*** Source material
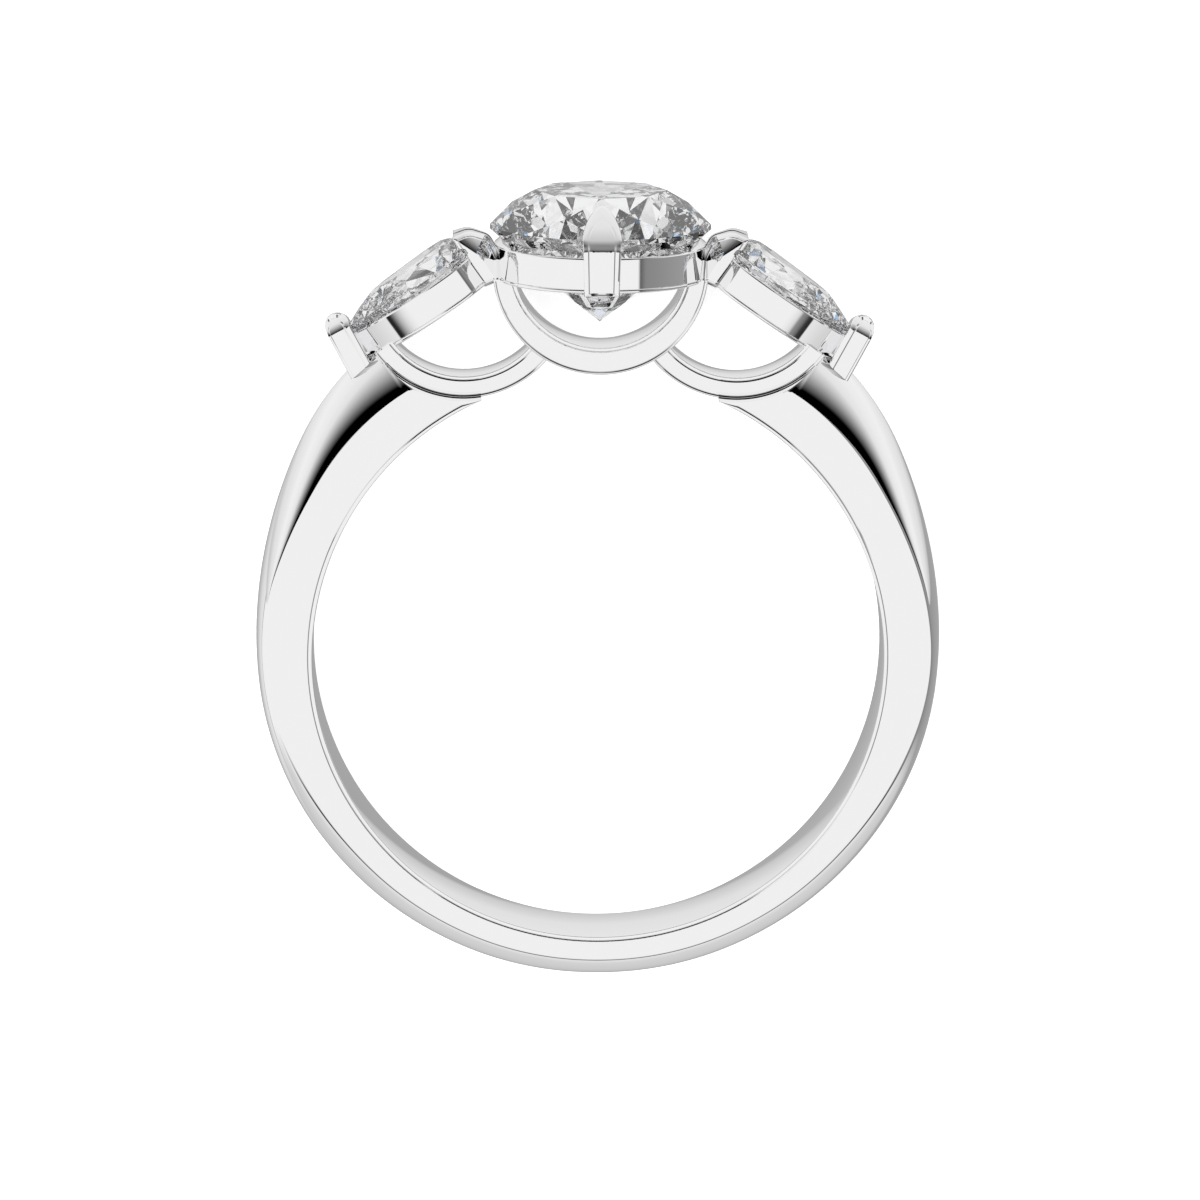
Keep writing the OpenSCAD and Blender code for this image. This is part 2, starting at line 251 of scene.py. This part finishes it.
def band():
    """The band's sections, carried round the finger hole.

    A section starts at the front edge of the hole with a quarter round and a cut line, and runs up the flat
    side. A second round, side_round, turns it to the dome, a cubic curve that starts with the rows' tilt and
    ends level at the ridge. The back is alike. No point lies further out than the cradle, the first meeting
    of its ray with the circle on which a side arch sits: where the dome would, it ends at the cradle, and
    the section's middle lies on it.
    """
    a = np.linspace(-band_end, band_end, 721)
    ridge, side = bore_r + band_value(a, 1), bore_r + band_value(a, 2)
    tilt, stiff_side, stiff_ridge = np.radians(band_value(a, 3)), band_value(a, 4), band_value(a, 5)
    off = np.radians(180 - np.abs(a)) - side_arch_turn
    reach = cradle_r ** 2 - (side_arch_at * np.sin(off)) ** 2
    cradle = np.where(reach > 0, side_arch_at * np.cos(off) - np.sqrt(np.maximum(reach, 0)), np.inf)[:, None]
    w, f = band_w / 2, side_round
    # The edge gets smaller where the cradle comes close to the hole
    edge_x, edge_y = lined_edge(bore_edge)
    edge = np.minimum(bore_edge, 0.45 * (cradle - bore_r))
    foot_r, foot_y = bore_r + edge / bore_edge * edge_x, -w + edge / bore_edge * edge_y
    flank_share = np.array([0.04, 0.35, 0.65, 0.92, 1])
    flank_end = side - f * np.sin(tilt)
    flank_r = (bore_r + edge) + (flank_end - bore_r - edge) * flank_share
    flank_y = np.full_like(flank_r, -w)
    turn = tilt * np.linspace(0, 1, 6)[1:]
    turn_r = flank_end + f * np.sin(turn)
    turn_y = -w + f * (1 - np.cos(turn))

    start = [side, -w + f * (1 - np.cos(tilt))]
    towards = [start[0] + stiff_side * np.cos(tilt), start[1] + stiff_side * np.sin(tilt)]
    curve = [start, towards, [ridge, -stiff_ridge], [ridge, 0]]
    # The share of the dome's curve at which it meets the cradle, which is last_cut if it doesn't
    trials, last_cut = 300, 0.9
    trial = bent(*curve, np.linspace(0, 1, trials + 1))[0]
    step = np.clip((trial < cradle).sum(1, keepdims=True), 1, trials)
    low, high = (np.take_along_axis(trial, k, 1) for k in (step - 1, step))
    cut = np.where(cradle < high, (step - 1 + (cradle - low) / (high - low)) / trials, last_cut)
    cut = np.clip(cut, 0.001, last_cut)
    dome_r, dome_y = bent(*curve, cut * np.linspace(0, 1, 33)[1:])
    crest_r, crest_y = bent(*curve, cut + (1 - cut) * np.linspace(0, 1, 9)[1:])
    r = np.minimum(np.concatenate([foot_r, flank_r, turn_r, dome_r, crest_r], 1), cradle)
    y = np.concatenate([foot_y, flank_y, turn_y, dome_y, crest_y], 1)
    r = np.concatenate([r, r[:, -2::-1]], 1)
    y = np.concatenate([y, -y[:, -2::-1]], 1)
    t = np.radians(a)[:, None]
    return np.stack([r * np.sin(t), y, -r * np.cos(t)], -1)


# Arches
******
§ What the task asks: Copy down the material exactly as written.

§ Answer to the exercise:
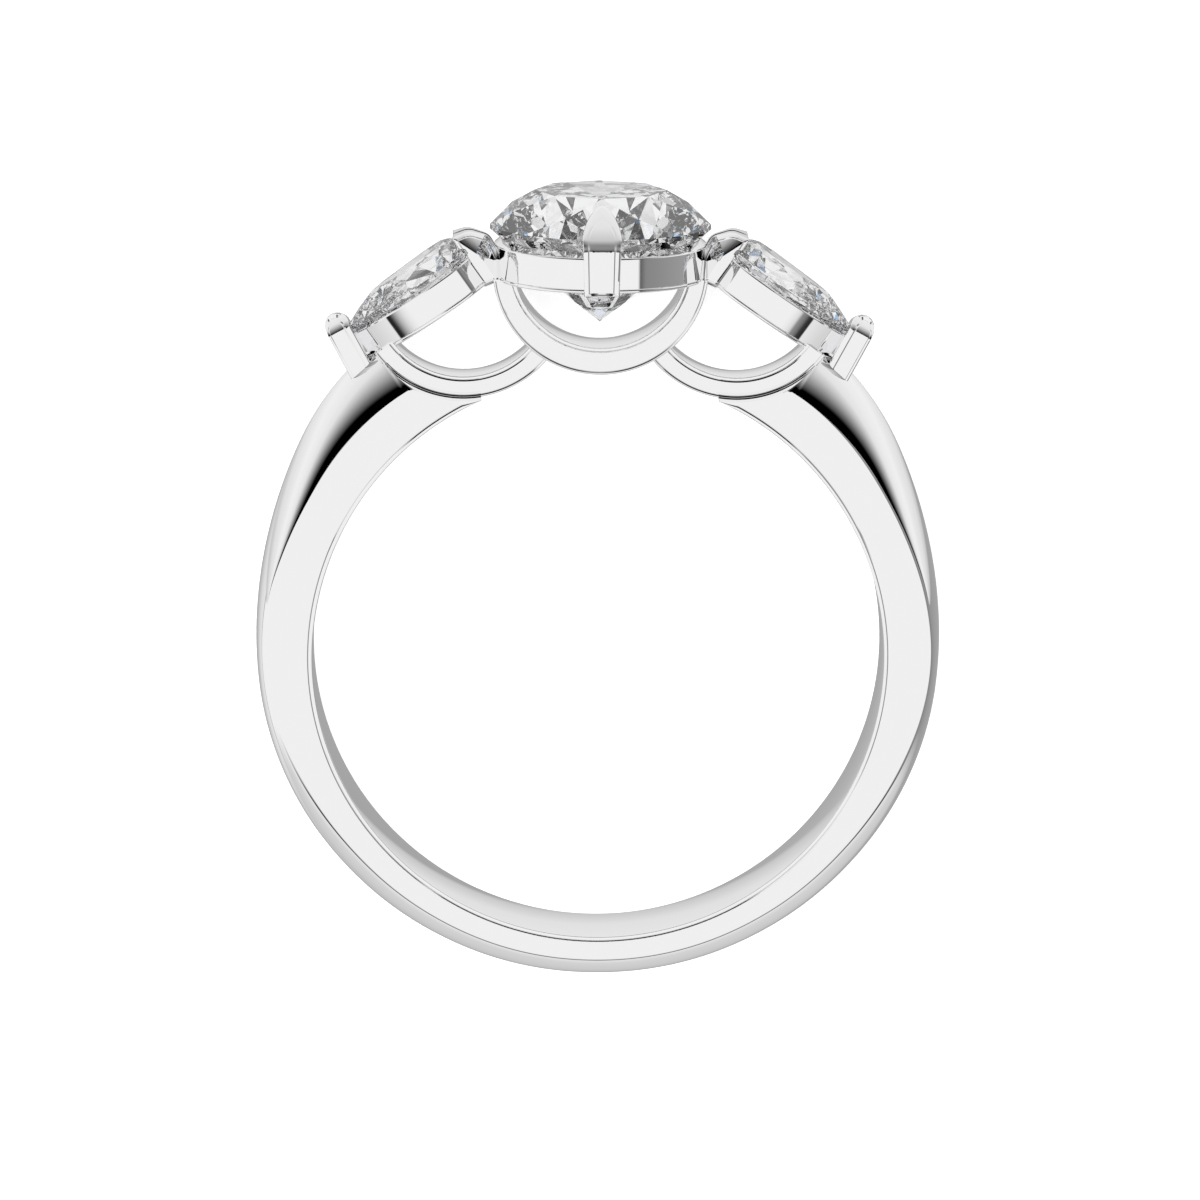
Keep writing the OpenSCAD and Blender code for this image. This is part 2, starting at line 251 of scene.py. This part finishes it.
def band():
    """The band's sections, carried round the finger hole.

    A section starts at the front edge of the hole with a quarter round and a cut line, and runs up the flat
    side. A second round, side_round, turns it to the dome, a cubic curve that starts with the rows' tilt and
    ends level at the ridge. The back is alike. No point lies further out than the cradle, the first meeting
    of its ray with the circle on which a side arch sits: where the dome would, it ends at the cradle, and
    the section's middle lies on it.
    """
    a = np.linspace(-band_end, band_end, 721)
    ridge, side = bore_r + band_value(a, 1), bore_r + band_value(a, 2)
    tilt, stiff_side, stiff_ridge = np.radians(band_value(a, 3)), band_value(a, 4), band_value(a, 5)
    off = np.radians(180 - np.abs(a)) - side_arch_turn
    reach = cradle_r ** 2 - (side_arch_at * np.sin(off)) ** 2
    cradle = np.where(reach > 0, side_arch_at * np.cos(off) - np.sqrt(np.maximum(reach, 0)), np.inf)[:, None]
    w, f = band_w / 2, side_round
    # The edge gets smaller where the cradle comes close to the hole
    edge_x, edge_y = lined_edge(bore_edge)
    edge = np.minimum(bore_edge, 0.45 * (cradle - bore_r))
    foot_r, foot_y = bore_r + edge / bore_edge * edge_x, -w + edge / bore_edge * edge_y
    flank_share = np.array([0.04, 0.35, 0.65, 0.92, 1])
    flank_end = side - f * np.sin(tilt)
    flank_r = (bore_r + edge) + (flank_end - bore_r - edge) * flank_share
    flank_y = np.full_like(flank_r, -w)
    turn = tilt * np.linspace(0, 1, 6)[1:]
    turn_r = flank_end + f * np.sin(turn)
    turn_y = -w + f * (1 - np.cos(turn))

    start = [side, -w + f * (1 - np.cos(tilt))]
    towards = [start[0] + stiff_side * np.cos(tilt), start[1] + stiff_side * np.sin(tilt)]
    curve = [start, towards, [ridge, -stiff_ridge], [ridge, 0]]
    # The share of the dome's curve at which it meets the cradle, which is last_cut if it doesn't
    trials, last_cut = 300, 0.9
    trial = bent(*curve, np.linspace(0, 1, trials + 1))[0]
    step = np.clip((trial < cradle).sum(1, keepdims=True), 1, trials)
    low, high = (np.take_along_axis(trial, k, 1) for k in (step - 1, step))
    cut = np.where(cradle < high, (step - 1 + (cradle - low) / (high - low)) / trials, last_cut)
    cut = np.clip(cut, 0.001, last_cut)
    dome_r, dome_y = bent(*curve, cut * np.linspace(0, 1, 33)[1:])
    crest_r, crest_y = bent(*curve, cut + (1 - cut) * np.linspace(0, 1, 9)[1:])
    r = np.minimum(np.concatenate([foot_r, flank_r, turn_r, dome_r, crest_r], 1), cradle)
    y = np.concatenate([foot_y, flank_y, turn_y, dome_y, crest_y], 1)
    r = np.concatenate([r, r[:, -2::-1]], 1)
    y = np.concatenate([y, -y[:, -2::-1]], 1)
    t = np.radians(a)[:, None]
    return np.stack([r * np.sin(t), y, -r * np.cos(t)], -1)


# Arches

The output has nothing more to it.